Greetings exchanged with Catholic bishops
Officials of the NCC and the National Conference of Catholic Bishops
(NCCB) affirmed the importance of their relationship as they brought formal
greetings on behalf their organizations simultaneously to each other's
assemblies Nov. 12. It was the first time the groups have exchanged
greetings at their seated assemblies.
Bishop Joseph A. Fiorenza, NCCB vice president, sounded a millennial
theme in his greeting to the NCC: "The celebration of the Great Jubilee
Year 2000 is a wonderful and graced opportunity for Christian churches to
advance together on the path towards the unity Christ desires among those
who confess to believe in him."
NCC president Melvin Talbert, a United Methodist bishop, told the
Catholic bishops, "It is truly God's grace that we are all here."

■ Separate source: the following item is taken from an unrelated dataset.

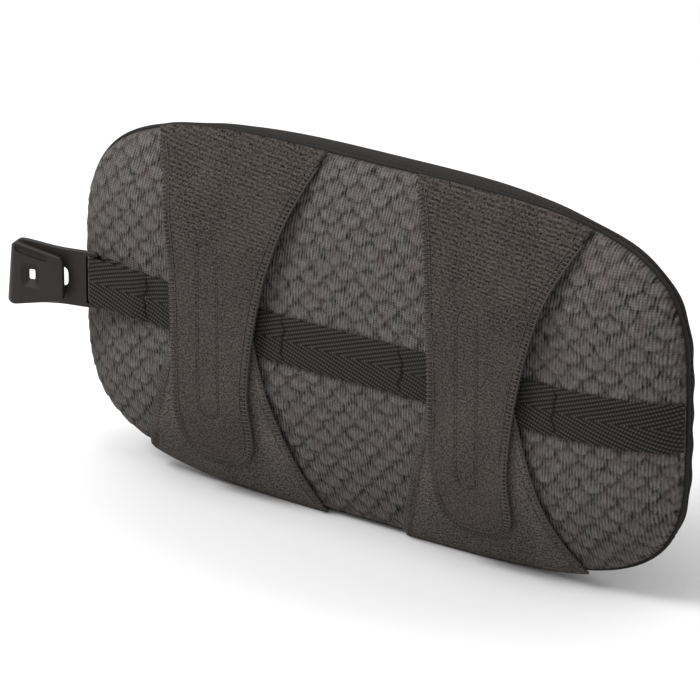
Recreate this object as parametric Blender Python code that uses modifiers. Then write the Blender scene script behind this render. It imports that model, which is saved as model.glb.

Episcopal bishop installed as new president
Talbert's successor as NCC president, Episcopal bishop Craig B.
Anderson, was installed Nov. 12 at a service at Washington National
Cathedral. Anderson will serve for two years.
Earlier in the day, former Atlanta mayor and U.S. Ambassador to the
United Nations Andrew Young was elected president-elect of the NCC. Young,
a member of the United Church of Christ, will serve as president-elect in
1998-99 and as NCC president in 2000-2001. The Rev. Elenora Giddings Ivory,
director of the Presbyterian Church (U.S.A.) Washington Office, was elected
vice president for national ministries. She will serve through 1999.
NCC's 50th anniversary celebration set
NCC immediate past president the Rev. Gordon Sommers announced that the
50th anniversary celebration of the NCC is planned for Nov. 7-12 in
Cleveland, the site of the NCC's founding in 1950. Sommers will chair the
anniversary celebration committee.
Task force says relationships are key to ecumenical movement
The Assembly approved a report that calls the NCC to focus on closer
relationships, both internally and externally.
The Rev. Michael Kinnamon, dean of Lexington (Ky.) Theological Seminary
and chair of the NCC's Ecclesiology Study Task Force, said, "We could be
sharing our joys and struggles and lifting them up in prayer. Just as the
joys of one should become the joys of another, so should the struggles of
one become the struggles of another."
The report calls for a deepened commitment of member churches to each
other, stating, "The essence of a council of churches is not the
relationship of the churches to the structure of the council, but their
relationship to one another."
General secretary emphasizes sharing of gifts
Sounding a similar theme, NCC general secretary Joan Brown Campbell
told the Assembly in her Nov. 12 address that for the ecumenical movement
to be faithful, the different gifts of the member churches must be shared
to build up the body of Christ.
"Each of our churches has gifts as well as challenges. ... These gifts
of the Spirit given to each church are not to hold as private possessions,
but gifts given in trust for the good of all," she said. "These are gifts
to contribute, not to isolate or to secure special privilege."
Campbell posed several questions to the Assembly: "How can each prepare
best to receive the gifts of others? How, together, can we be of service
to the whole? How can we join our gifts in such a way that we bear witness
in the public arena to a God who loves us?"
Accounts of responses to burned churches published
Campbell presented Talbert with a copy of the book "Out of the Ashes:
Burned Churches and the Community of Faith," which has just been published.
The book's editor, the Rev. Norman A. Hjelm, said the book "is an
attempt to tell the story of the NCC's response to the burning of
African-American churches, and then to reflect on the story of what all
this means in terms of our quest for the unity of the church."
Service awards presented
Eight Ecumenical/Interfaith Service awards were presented Nov. 13 to
persons who "seek the unity of people in creative, compassionate and
sensitive ministries that build hope."
Awards went to Project Rebuild of the Council of Churches of Greater
Springfield (Mass.); the Rhode Island State Council of Churches' Interfaith
Coalition for Burned Churches; the "A Call for Racial Justice" program of
the West Virginia Council of Churches; and the Minnesota council of
Churches' Initiative Against Racism.
Other recipients are the Council of Churches of Bridgeport, Conn., for
its Project on Aging; "All Congregations Together," a partnership of 18 San
Diego, Calif., churches with local social services; the Greater Lawrence
(Mass.) Vacation Bible School; and the "Point Tacoma/Pierce Beautiful," a
low-income housing rehabilitation program of Associated Ministries, Tacoma,
Wash.
Vice President Gore brings greetings
U.S. vice president Albert Gore greeted the Assembly Nov. 14, hailing
the NCC particularly for its work for civil rights and environmental
protection and its stand for unity.
"You stand for unity, not instead of, or in spite of, diversity but
unity inspired by appreciation for and celebration of our diversity and
absolute mutual respect," he said.
"You've been especially effective on civil rights," Gore continued.
"The churches ignited that little spark of celestial fire called conscience
and forced America to see the issue of race as a direct and irresistible
invitation to practice the love of God."